# Dataset records
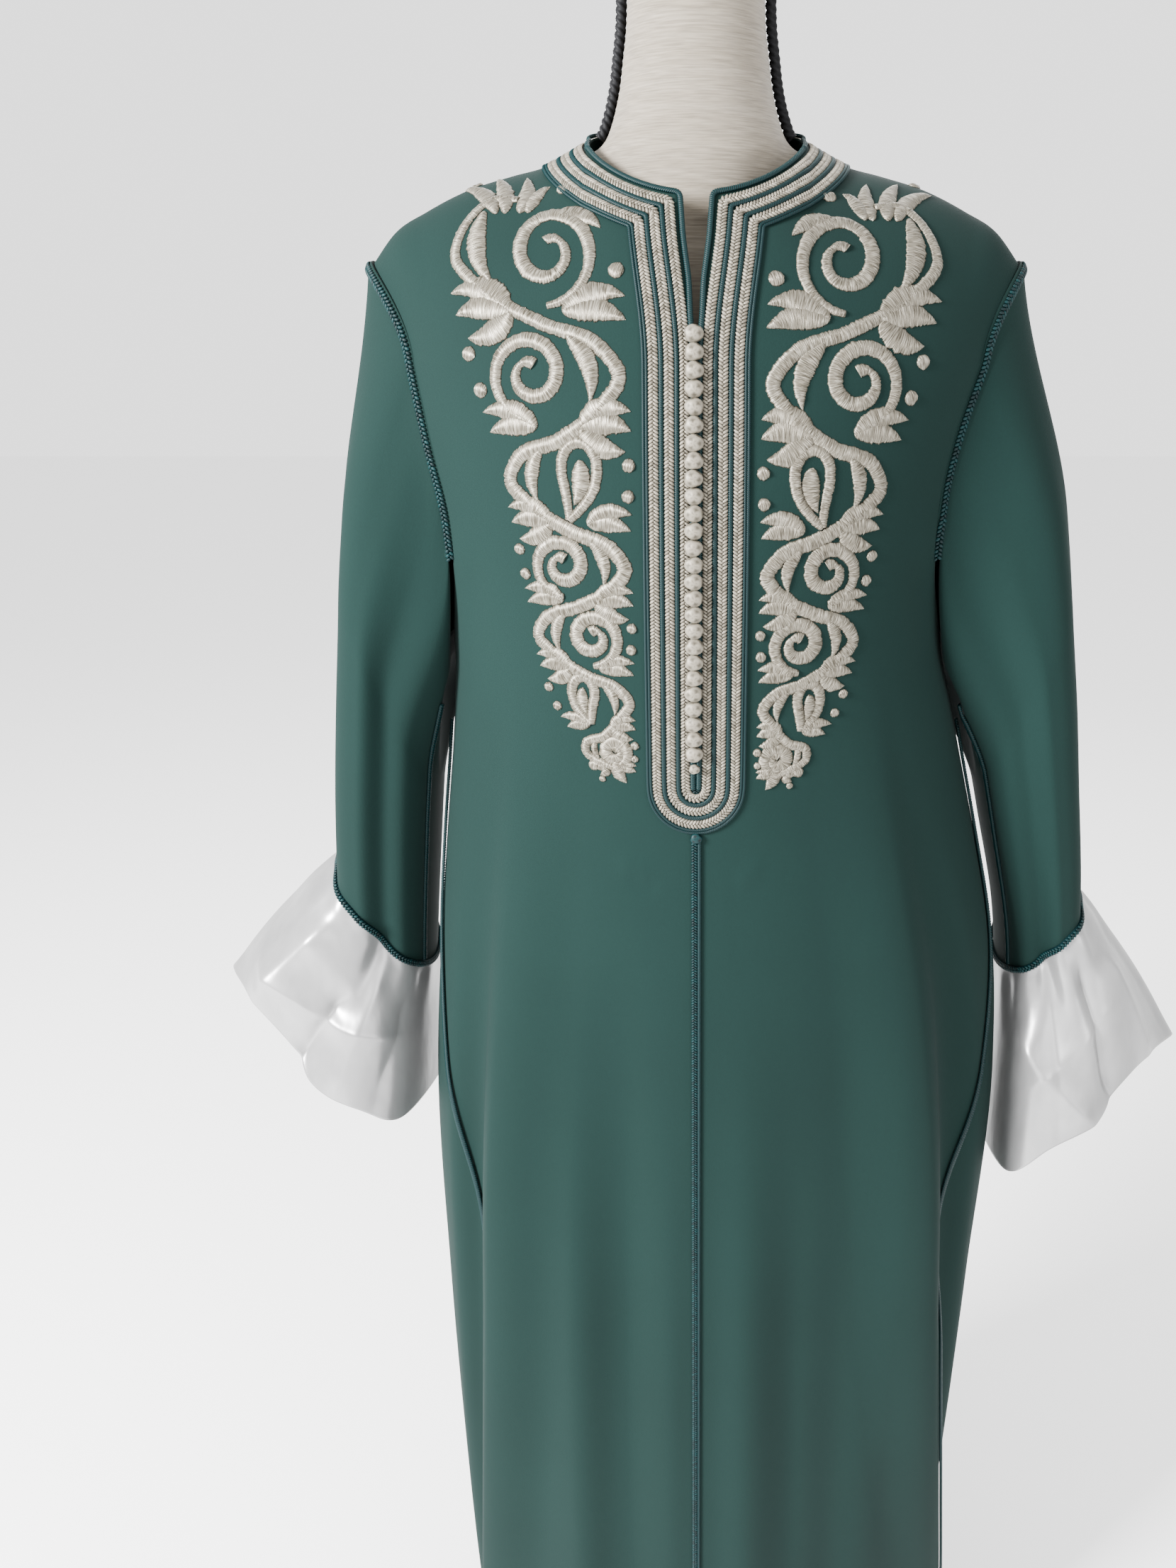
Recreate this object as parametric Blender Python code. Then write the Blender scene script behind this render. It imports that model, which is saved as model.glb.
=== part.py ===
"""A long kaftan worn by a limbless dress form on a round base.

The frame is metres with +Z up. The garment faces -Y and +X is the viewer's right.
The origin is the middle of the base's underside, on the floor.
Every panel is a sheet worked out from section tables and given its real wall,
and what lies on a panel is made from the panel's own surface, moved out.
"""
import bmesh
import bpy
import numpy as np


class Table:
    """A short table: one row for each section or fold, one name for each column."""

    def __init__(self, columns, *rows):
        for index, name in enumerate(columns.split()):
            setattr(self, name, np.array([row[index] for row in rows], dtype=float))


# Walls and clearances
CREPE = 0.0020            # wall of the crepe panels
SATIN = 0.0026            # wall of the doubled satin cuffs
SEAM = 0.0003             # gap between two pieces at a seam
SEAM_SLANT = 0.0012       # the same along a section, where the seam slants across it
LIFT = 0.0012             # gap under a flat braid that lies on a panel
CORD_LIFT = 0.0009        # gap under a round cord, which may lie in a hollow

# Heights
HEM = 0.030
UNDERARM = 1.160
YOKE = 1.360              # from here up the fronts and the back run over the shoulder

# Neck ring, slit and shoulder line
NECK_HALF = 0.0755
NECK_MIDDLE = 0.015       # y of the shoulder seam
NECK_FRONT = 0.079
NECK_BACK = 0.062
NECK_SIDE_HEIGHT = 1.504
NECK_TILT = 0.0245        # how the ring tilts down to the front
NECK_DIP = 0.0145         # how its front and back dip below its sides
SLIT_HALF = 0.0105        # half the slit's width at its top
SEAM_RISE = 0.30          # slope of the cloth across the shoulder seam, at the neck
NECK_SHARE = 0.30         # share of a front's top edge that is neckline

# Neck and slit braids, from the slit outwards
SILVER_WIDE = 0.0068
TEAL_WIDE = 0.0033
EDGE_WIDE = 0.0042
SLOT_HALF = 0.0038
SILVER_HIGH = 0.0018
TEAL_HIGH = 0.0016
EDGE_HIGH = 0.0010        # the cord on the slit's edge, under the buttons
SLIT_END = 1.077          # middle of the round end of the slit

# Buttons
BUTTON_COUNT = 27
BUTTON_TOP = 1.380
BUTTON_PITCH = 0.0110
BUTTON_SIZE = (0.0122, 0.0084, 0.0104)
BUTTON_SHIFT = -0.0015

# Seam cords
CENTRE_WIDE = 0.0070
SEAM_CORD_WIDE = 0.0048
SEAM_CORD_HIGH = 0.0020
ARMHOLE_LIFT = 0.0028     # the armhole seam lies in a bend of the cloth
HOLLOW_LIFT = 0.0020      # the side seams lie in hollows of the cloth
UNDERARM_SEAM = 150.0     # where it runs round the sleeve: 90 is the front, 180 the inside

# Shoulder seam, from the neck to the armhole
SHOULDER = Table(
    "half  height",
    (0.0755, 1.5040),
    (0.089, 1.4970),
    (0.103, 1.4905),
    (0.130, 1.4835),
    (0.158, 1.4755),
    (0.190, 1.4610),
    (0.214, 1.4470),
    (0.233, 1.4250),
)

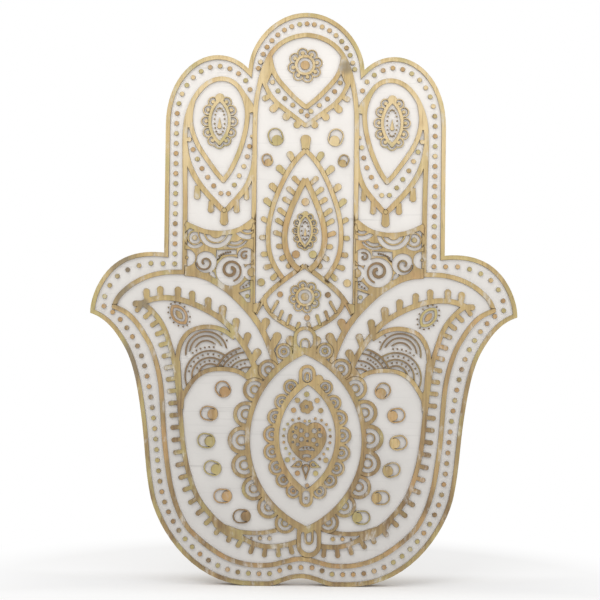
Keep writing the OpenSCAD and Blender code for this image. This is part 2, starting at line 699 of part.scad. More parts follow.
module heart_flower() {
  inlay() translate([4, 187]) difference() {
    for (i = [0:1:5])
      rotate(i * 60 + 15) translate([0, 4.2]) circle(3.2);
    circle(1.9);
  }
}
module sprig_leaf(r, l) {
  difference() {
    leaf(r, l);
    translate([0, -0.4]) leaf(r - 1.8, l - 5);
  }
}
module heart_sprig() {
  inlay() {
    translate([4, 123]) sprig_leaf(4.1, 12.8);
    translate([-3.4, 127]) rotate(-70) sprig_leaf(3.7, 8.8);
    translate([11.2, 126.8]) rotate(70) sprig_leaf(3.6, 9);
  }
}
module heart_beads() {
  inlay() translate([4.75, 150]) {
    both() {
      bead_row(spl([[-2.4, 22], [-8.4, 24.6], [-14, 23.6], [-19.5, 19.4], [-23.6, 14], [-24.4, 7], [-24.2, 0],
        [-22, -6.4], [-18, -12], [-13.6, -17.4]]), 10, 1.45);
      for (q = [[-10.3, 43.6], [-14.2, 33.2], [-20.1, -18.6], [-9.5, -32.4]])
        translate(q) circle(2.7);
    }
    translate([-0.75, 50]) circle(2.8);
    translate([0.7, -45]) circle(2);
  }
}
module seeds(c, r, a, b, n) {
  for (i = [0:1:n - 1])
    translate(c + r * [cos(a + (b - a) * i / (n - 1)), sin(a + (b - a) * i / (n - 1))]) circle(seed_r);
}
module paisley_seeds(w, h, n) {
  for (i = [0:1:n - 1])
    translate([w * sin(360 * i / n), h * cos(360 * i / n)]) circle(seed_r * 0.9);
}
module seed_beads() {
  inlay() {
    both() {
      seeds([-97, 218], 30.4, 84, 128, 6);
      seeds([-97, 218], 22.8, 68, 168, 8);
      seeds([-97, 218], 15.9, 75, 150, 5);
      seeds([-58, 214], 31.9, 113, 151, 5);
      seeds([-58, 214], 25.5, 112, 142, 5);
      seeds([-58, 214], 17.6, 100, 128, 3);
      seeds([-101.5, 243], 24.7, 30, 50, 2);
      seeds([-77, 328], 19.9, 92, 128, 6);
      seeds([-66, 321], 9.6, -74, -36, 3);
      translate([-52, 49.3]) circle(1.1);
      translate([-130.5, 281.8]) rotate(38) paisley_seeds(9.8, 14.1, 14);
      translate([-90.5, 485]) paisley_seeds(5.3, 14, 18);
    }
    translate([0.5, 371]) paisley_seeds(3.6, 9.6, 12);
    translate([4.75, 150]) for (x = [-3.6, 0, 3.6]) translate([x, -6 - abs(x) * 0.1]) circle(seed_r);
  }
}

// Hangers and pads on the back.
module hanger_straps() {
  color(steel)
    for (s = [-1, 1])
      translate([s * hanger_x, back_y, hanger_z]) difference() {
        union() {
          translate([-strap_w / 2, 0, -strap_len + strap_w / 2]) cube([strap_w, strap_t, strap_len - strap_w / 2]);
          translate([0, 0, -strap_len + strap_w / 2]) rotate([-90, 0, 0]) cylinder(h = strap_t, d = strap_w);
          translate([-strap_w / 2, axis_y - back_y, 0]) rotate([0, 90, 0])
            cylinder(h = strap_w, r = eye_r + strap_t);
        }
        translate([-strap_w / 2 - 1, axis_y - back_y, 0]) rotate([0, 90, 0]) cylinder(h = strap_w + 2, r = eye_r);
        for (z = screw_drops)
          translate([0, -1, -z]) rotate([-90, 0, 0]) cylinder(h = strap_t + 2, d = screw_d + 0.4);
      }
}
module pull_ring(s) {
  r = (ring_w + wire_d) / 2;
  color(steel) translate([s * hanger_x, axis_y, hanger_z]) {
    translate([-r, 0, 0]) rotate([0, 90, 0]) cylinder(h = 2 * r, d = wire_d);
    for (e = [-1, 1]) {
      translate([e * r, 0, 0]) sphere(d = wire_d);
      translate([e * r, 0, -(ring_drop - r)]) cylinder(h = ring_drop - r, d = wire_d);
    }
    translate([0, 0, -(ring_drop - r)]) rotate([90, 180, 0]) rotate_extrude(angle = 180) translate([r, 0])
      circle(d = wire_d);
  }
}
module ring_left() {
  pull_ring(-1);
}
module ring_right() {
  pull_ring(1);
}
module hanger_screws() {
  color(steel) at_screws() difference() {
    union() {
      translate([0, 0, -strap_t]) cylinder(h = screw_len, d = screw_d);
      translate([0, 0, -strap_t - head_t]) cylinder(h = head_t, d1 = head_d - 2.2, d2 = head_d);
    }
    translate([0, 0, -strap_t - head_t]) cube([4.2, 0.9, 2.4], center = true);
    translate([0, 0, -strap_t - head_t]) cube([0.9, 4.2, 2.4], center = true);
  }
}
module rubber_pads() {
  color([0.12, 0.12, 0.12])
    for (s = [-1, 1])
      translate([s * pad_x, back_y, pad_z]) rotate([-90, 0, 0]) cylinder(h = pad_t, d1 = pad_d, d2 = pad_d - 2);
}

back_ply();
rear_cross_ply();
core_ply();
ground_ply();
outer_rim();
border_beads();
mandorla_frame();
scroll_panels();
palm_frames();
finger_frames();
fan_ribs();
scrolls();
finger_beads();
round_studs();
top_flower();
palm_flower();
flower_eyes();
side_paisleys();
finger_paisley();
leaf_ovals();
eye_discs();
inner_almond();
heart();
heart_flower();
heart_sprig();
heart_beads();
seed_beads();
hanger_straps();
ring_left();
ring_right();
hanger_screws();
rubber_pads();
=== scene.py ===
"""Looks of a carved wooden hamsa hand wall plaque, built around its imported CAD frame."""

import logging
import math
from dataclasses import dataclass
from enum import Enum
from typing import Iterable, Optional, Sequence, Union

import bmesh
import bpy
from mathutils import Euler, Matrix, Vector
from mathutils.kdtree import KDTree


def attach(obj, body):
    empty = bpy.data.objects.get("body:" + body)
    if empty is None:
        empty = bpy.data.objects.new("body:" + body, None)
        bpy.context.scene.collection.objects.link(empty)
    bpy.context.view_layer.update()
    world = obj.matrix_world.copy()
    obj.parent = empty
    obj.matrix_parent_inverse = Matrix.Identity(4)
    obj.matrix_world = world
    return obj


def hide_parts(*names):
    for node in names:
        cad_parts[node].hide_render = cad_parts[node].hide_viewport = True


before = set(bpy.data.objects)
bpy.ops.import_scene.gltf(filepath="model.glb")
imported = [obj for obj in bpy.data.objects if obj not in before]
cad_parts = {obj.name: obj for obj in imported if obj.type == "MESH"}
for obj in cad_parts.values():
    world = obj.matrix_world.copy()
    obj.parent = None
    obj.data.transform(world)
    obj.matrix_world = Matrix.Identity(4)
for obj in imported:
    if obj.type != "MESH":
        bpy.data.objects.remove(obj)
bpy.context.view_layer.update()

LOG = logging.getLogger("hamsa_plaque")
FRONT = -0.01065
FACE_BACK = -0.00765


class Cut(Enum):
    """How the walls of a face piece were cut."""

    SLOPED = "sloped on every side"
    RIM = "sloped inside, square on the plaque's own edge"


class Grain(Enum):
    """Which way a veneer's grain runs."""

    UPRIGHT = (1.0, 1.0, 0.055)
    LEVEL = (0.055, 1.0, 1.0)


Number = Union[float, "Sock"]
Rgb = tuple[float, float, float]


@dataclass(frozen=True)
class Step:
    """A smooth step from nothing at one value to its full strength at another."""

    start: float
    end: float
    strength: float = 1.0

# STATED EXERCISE
Give again the lines from the one with "back_ply();" to the one with "LEVEL = (0.055, 1.0, 1.0)", both lines included, exactly and with no other line.

# IN RESPONSE
back_ply();
rear_cross_ply();
core_ply();
ground_ply();
outer_rim();
border_beads();
mandorla_frame();
scroll_panels();
palm_frames();
finger_frames();
fan_ribs();
scrolls();
finger_beads();
round_studs();
top_flower();
palm_flower();
flower_eyes();
side_paisleys();
finger_paisley();
leaf_ovals();
eye_discs();
inner_almond();
heart();
heart_flower();
heart_sprig();
heart_beads();
seed_beads();
hanger_straps();
ring_left();
ring_right();
hanger_screws();
rubber_pads();
=== scene.py ===
"""Looks of a carved wooden hamsa hand wall plaque, built around its imported CAD frame."""

import logging
import math
from dataclasses import dataclass
from enum import Enum
from typing import Iterable, Optional, Sequence, Union

import bmesh
import bpy
from mathutils import Euler, Matrix, Vector
from mathutils.kdtree import KDTree


def attach(obj, body):
    empty = bpy.data.objects.get("body:" + body)
    if empty is None:
        empty = bpy.data.objects.new("body:" + body, None)
        bpy.context.scene.collection.objects.link(empty)
    bpy.context.view_layer.update()
    world = obj.matrix_world.copy()
    obj.parent = empty
    obj.matrix_parent_inverse = Matrix.Identity(4)
    obj.matrix_world = world
    return obj


def hide_parts(*names):
    for node in names:
        cad_parts[node].hide_render = cad_parts[node].hide_viewport = True


before = set(bpy.data.objects)
bpy.ops.import_scene.gltf(filepath="model.glb")
imported = [obj for obj in bpy.data.objects if obj not in before]
cad_parts = {obj.name: obj for obj in imported if obj.type == "MESH"}
for obj in cad_parts.values():
    world = obj.matrix_world.copy()
    obj.parent = None
    obj.data.transform(world)
    obj.matrix_world = Matrix.Identity(4)
for obj in imported:
    if obj.type != "MESH":
        bpy.data.objects.remove(obj)
bpy.context.view_layer.update()

LOG = logging.getLogger("hamsa_plaque")
FRONT = -0.01065
FACE_BACK = -0.00765


class Cut(Enum):
    """How the walls of a face piece were cut."""

    SLOPED = "sloped on every side"
    RIM = "sloped inside, square on the plaque's own edge"


class Grain(Enum):
    """Which way a veneer's grain runs."""

    UPRIGHT = (1.0, 1.0, 0.055)
    LEVEL = (0.055, 1.0, 1.0)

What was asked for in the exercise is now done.